How do I know this? Because it happens to me. Especially happened to me for years before the light switch was turned on by the SEAS board. Heck I wasn't even on the SEAS board, let alone hired by SEAS, when this light turned on . I came along 2 years later and inherited this plan. And while it had to change due to the complexities of financing a state waters buyback with a federal program....... well, after my 8th year on the job and a decade of total SEAS time into this buyback I don't need to tell you just how difficult this had become.

Visualize that 4-5 boat lineup and wonder what you would have caught if it were just 2 or 3 of you.

14. The ADFG has a number of 280 where the entire management becomes more restrictive and we lose fishing time. Without a buyback we will be guaranteed to break the 300 mark by 2013 so we will immediately lose fishing time. There have been remarkable changes since 1974 in the efficiencies of the fleet and a further increase in efficiencies will make this fishery even more restrictive if there are more than 250 to 270 boats fishing. The inevitable 300 plus boat fleet will spell doom for your fishing time.

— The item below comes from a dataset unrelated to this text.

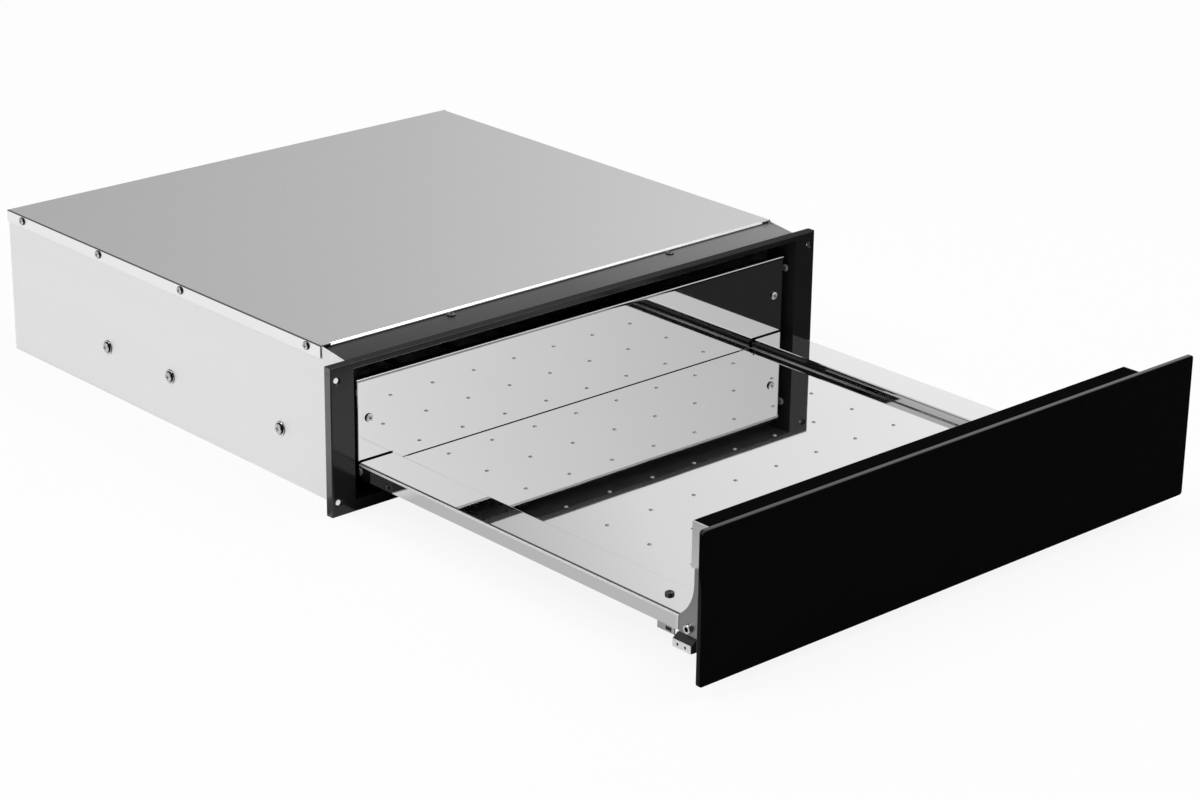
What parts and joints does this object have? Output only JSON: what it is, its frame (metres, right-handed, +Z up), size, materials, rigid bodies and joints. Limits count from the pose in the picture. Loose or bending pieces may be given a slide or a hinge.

15. Professionalism. I can recall when the fleet was 380 boats. Some of the guys just came up with sea stores and had a party all summer on a cannery boat.

That was then.

This is now.

Now we are very careful in our conduct of the fishery and have alot more to watch out for with increasingly complex USCG reg's, ADFG reg's, complex marker and openings. A new or parttimer who doesn't know how to keep his fish cold hurts us all. A guy who breaks the law hurts us all. Heck, I remember being 19 and just going back to wherever I fished with Magnus because I couldn't even fathom going to a new area and figuring out where the lines where unless I went into the ADFG local office beforehand.

Without this buyback, you will see haymakers from Texas up here trying to coral humpies and they will not treat you nor the fishery with the respect you and the fishery deserve.

16. POLITICAL CLOUT. The post buyback fleet will be more Alaskan and will have more political clout. Just a fact. NO offense meant to anyone without a 574 or an AKLIC. SEAS wrestled with the political clout numbers game from 1984 through 2001, when we finally pulled the trigger on the fleet consolidation plan. In the final analysis, we determined that a couple hundred healthy skippers and seine operations were better than a hundred extra if that means we're all starving and trying to make a go of it.

And while the prices are obviously huge and stable for the foreseeable future, what is not at all apparent is what will happen to the run sizes. At anything under 30 million pinks we need a heck of alot of hatchery opportunities even to get to 2 on 2 off.

In 2010 we first went 2-2 on August 5th in half the districts.

In 2008 we first went 2-2 on August 12th

In 2006 we never went 2-2.

2012 will be somewhere in there. It's not going to be a great one. The Icy Strait fry outmigration predictor index for 2012 was one of the lowest on record. My prediction is 16 million. ADFG is 17 million. If there's no hatchery smash then we're fishing around 16-18 days this year. That's about half of last year. Half of last years fishing with 1/4 of the fish.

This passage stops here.